R2: Thank you for this insightful comment! We apologize for not accurately explaining the complete paradigm of BTI-based defenses.
- We admit that backdoor trigger inversion can also be used for other types of defense methods, such as backdoor elimination.
- However, BTI can also be applied in designing highly effective pre-processing-based defenses, as shown in [1]. We never intended to claim that BTI is limited to pre-processing-based defenses.
- We have also compared our method with transformation-based backdoor defenses besides BTI-based defenses to ensure a fair comparison.
- We believe our experimental setup is fair.
- The defenders' capabilities are the same, as they are only allowed to modify the input samples and cannot alter the internal parameters of the model.
- The defenders' objective is the same: to map the backdoor images from the poisoned input domain to the benign input domain as effectively as possible. It would be unfair to compare our method with all paradigms based on BTI defenses.
- We also humbly mention that our method only requires unlabeled instead of labeled samples. In other words, our defense requires even fewer capacities than some of the baseline methods (e.g., FeatureRE).
We provide further clarification on BTI-based defense methods in Appendix I.2 to avoid any potential misunderstandings.
Reference
- Towards reliable and efficient backdoor trigger inversion via decoupling benign features.
Table 4. The performance (%) of REFINE and BDMAE on DenseNet121. ND means that no defense is applied. The best results are boldfaced.
| BA (ND) | ASR (ND) | BA (BDMAE) | ASR (BDMAE) | BA (REFINE) | ASR (REFINE) | |
|---|---|---|---|---|---|---|
| BadNets | 86.40 | 99.99 | 86.05 | 11.85 | 89.44 | 0.96 |
| WaNet | 86.31 | 98.77 | 85.42 | 98.91 | 88.74 | 0.88 |
| Adaptive | 85.16 | 100 | 84.45 | 45.36 | 88.74 | 0.35 |
Table 5. The performance (%) of REFINE and BDMAE on InceptionV3. ND means that no defense is applied. The best results are boldfaced.
| BA (ND) | ASR (ND) | BA (BDMAE) | ASR (BDMAE) | BA (REFINE) | ASR (REFINE) | |
|---|---|---|---|---|---|---|
| BadNets | 90.46 | 99.97 | 90.61 | 80.51 | 91.03 | 0.75 |
| WaNet | 90.09 | 99.73 | 89.64 | 99.76 | 91.01 | 0.54 |
| Adaptive | 88.58 | 13.53 | 88.54 | 13.52 | 90.36 | 0.54 |
Q1-2: Moreover, the authors try to utilize experiments to validate their claims. However, the experimental setting is not fair enough. For example, the authors mention ShrinkPad as the baseline. However, in that paper, ShrinkPad is not the best defense method. Also, for the second limitation, the authors do not analyse the SOTA work, and the shown experimental results are different from the original paper, e.g., the experiments with BADNET shown in Fig.3.

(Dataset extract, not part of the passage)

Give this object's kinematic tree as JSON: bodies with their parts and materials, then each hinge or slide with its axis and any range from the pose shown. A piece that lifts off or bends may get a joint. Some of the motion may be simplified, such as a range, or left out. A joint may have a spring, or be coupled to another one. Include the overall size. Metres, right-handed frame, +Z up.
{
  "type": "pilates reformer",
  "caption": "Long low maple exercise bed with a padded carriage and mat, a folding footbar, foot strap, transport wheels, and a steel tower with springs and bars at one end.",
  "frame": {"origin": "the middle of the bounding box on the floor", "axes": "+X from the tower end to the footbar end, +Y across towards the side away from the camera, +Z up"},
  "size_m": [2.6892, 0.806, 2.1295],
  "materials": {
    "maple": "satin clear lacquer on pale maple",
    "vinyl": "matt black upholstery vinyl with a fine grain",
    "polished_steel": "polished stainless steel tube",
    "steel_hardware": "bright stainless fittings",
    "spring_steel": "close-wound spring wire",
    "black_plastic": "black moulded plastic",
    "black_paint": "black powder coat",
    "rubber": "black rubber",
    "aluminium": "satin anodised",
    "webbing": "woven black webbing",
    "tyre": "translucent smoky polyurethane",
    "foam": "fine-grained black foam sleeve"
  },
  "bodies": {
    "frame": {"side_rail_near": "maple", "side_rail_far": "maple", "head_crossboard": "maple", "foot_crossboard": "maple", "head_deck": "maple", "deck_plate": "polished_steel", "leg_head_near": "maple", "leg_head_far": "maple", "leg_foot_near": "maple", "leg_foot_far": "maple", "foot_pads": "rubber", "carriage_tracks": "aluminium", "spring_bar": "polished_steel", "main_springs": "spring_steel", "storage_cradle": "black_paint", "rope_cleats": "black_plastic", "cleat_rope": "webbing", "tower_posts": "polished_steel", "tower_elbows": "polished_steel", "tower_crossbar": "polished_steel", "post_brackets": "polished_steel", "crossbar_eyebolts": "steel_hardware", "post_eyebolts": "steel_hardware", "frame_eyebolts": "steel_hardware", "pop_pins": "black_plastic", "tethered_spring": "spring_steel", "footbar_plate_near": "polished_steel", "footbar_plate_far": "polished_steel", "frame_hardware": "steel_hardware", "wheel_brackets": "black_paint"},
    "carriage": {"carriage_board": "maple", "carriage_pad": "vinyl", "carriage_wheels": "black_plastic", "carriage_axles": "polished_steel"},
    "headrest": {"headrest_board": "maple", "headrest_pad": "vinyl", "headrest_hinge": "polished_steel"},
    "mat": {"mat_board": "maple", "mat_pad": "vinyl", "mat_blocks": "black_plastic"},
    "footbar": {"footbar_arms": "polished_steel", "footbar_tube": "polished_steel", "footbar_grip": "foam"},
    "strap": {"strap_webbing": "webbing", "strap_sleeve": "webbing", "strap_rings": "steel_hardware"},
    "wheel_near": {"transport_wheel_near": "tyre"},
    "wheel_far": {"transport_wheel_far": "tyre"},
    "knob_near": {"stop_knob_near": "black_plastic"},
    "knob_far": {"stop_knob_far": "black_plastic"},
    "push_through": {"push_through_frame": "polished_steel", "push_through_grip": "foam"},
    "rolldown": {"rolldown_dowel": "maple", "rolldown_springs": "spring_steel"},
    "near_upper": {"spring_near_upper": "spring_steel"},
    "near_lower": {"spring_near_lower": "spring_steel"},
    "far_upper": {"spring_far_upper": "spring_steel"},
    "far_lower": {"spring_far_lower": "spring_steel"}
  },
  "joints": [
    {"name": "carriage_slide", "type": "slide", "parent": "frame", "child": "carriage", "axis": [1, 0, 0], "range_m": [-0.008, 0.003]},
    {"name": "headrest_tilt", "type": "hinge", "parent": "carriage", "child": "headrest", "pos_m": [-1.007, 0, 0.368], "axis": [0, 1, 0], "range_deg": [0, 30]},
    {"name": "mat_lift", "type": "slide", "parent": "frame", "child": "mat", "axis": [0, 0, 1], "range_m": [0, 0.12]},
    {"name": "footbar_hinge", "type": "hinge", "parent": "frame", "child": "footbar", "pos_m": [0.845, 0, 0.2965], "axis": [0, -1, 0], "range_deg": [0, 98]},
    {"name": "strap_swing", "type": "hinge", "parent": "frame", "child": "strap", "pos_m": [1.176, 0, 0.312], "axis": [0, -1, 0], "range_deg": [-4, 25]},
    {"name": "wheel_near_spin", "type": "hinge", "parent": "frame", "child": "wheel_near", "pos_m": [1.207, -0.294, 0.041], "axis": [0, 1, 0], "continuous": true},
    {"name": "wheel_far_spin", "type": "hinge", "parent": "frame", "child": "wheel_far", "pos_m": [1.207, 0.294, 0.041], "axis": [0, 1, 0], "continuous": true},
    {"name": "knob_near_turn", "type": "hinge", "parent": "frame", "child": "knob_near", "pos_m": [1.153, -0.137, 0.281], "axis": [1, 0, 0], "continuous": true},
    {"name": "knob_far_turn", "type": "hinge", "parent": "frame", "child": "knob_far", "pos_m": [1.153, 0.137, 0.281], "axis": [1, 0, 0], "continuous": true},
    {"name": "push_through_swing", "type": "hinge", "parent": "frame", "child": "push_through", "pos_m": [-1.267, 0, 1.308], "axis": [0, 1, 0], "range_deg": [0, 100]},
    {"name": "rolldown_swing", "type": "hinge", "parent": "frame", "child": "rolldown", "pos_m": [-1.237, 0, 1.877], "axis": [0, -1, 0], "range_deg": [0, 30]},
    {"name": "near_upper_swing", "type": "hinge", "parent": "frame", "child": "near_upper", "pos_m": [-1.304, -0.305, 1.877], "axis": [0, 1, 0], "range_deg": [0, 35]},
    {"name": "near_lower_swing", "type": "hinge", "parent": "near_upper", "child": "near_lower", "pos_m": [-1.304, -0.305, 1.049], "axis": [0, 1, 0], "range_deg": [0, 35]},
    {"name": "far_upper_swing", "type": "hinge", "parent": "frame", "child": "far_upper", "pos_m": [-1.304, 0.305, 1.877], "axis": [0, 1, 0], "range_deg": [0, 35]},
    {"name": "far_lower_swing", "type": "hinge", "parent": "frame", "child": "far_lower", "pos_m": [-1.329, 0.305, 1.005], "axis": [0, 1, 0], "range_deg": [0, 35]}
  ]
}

R1-2: Thanks for your insightful comment! We are deeply sorry for potential misunderstandings and concerns caused by our limitation analysis sections. We would like to provide some additional clarifications here.
- As mentioned in our paper, pre-processing-based defenses can be divided into two categories: transformation-based defenses and BTI-based defenses.
- In Section 3.2, we discussed and experimentally demonstrated the limitation of transformation-based defenses, where we chose ShrinkPad and BDMAE as examples.
- ShrinkPad is not the most effective transformation-based defense, but it is one of the most classical and representative transformation-based methods.
- We have included the state-of-the-art method (i.e., BDMAE) in our analysis. Its superiority is supported by Table 3 in the referenced paper [1]
- Additionally, we are not sure of what you meant by "in that paper". We assume you are referring to our paper. If we misunderstood, please kindly correct us, and we are very willing to alleviate your concerns.
- In Section 3.3, we discussed and visually demonstrated the limitations of BTI-based defenses. We believe that BTI-DBF (ICLR 2024 Spotlight) represents the current SOTA work on backdoor trigger inversion, which is validated in a Spotlight paper [2] at NeurIPS 2024, as follows:
- In Section 3.2, we discussed and experimentally demonstrated the limitation of transformation-based defenses, where we chose ShrinkPad and BDMAE as examples.
We evaluate several mainstreamed purification methods, including pruning-based defense ANP [49]; robust fine-tuning defense I-BAU [53] (referred to as BAU for short), FT-SAM [55] (referred to as SAM for short), FST [32], as well as the state-of-the-art trigger reversing defense BTI-DBF [50] (referred to as BTI for short).
- The difference between the experimental results presented in Figure 3 and the original BTI-DBF paper [3]:
- In general, this is caused by different experimental settings.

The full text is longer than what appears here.